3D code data
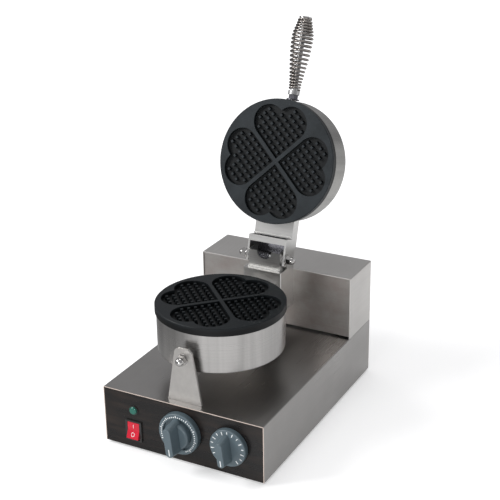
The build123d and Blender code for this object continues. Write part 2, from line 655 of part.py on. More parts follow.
def terminal_room(depth):
    """Cut round the heater's terminals, from the heater's level down."""
    half = HEATER_GAP / 2 + 4 * TERMINAL_R
    reach = 2 * HEATER_ROD + 2
    return block(HEATER_R - reach, HEATER_R + reach, -half, half, -HEATER_LEVEL - depth, -HEATER_LEVEL)


def plate_clamp():
    """Steel disc that presses the heater to the plate."""
    clamp = disc(CLAMP_R, -CLAMP_LEVEL - CLAMP_T, -CLAMP_LEVEL) - terminal_room(TERMINAL_H)
    for x, y in stud_places():
        clamp -= disc(STUD_R + SCREW_SLACK, -CLAMP_LEVEL - 2 * CLAMP_T, -CLAMP_LEVEL + 1, x, y)
    return clamp


def drum(height):
    """Steel drum open towards the plate, under the plate's rim."""
    cup = disc(DRUM_R, -PLATE_T - height, -PLATE_T)
    cup = fillet(cup.edges().group_by(Axis.Z)[0], FOLD_R)
    cup -= disc(DRUM_R - DRUM_WALL, DRUM_WALL - PLATE_T - height, 1)
    for x, y in stud_places():
        cup -= disc(STUD_R + SCREW_SLACK, -PLATE_T - height - 1, 2 * DRUM_WALL - PLATE_T - height, x, y)
    return cup


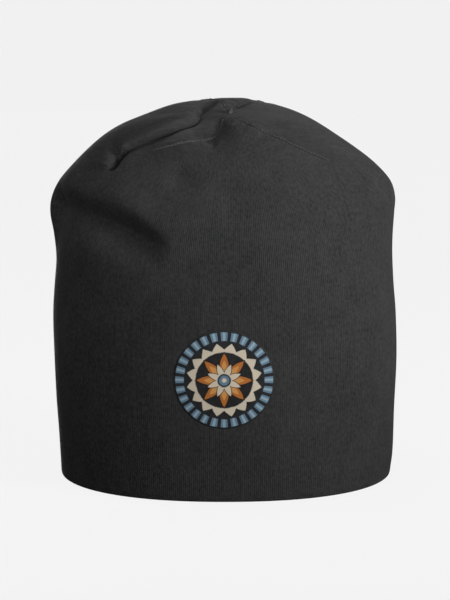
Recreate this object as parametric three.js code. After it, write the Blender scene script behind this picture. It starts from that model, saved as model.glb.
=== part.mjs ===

* Task objective: Using the listing above, reproduce each line without omission.

* The completed task:
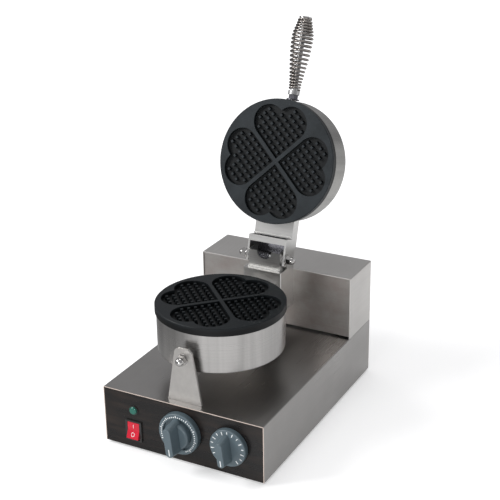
The build123d and Blender code for this object continues. Write part 2, from line 655 of part.py on. More parts follow.
def terminal_room(depth):
    """Cut round the heater's terminals, from the heater's level down."""
    half = HEATER_GAP / 2 + 4 * TERMINAL_R
    reach = 2 * HEATER_ROD + 2
    return block(HEATER_R - reach, HEATER_R + reach, -half, half, -HEATER_LEVEL - depth, -HEATER_LEVEL)


def plate_clamp():
    """Steel disc that presses the heater to the plate."""
    clamp = disc(CLAMP_R, -CLAMP_LEVEL - CLAMP_T, -CLAMP_LEVEL) - terminal_room(TERMINAL_H)
    for x, y in stud_places():
        clamp -= disc(STUD_R + SCREW_SLACK, -CLAMP_LEVEL - 2 * CLAMP_T, -CLAMP_LEVEL + 1, x, y)
    return clamp


def drum(height):
    """Steel drum open towards the plate, under the plate's rim."""
    cup = disc(DRUM_R, -PLATE_T - height, -PLATE_T)
    cup = fillet(cup.edges().group_by(Axis.Z)[0], FOLD_R)
    cup -= disc(DRUM_R - DRUM_WALL, DRUM_WALL - PLATE_T - height, 1)
    for x, y in stud_places():
        cup -= disc(STUD_R + SCREW_SLACK, -PLATE_T - height - 1, 2 * DRUM_WALL - PLATE_T - height, x, y)
    return cup


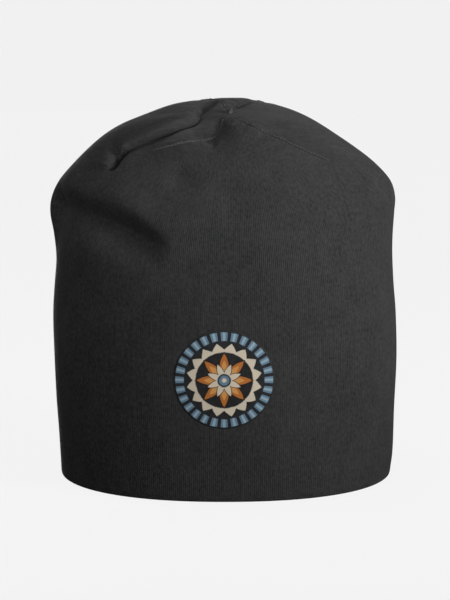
Recreate this object as parametric three.js code. After it, write the Blender scene script behind this picture. It starts from that model, saved as model.glb.
=== part.mjs ===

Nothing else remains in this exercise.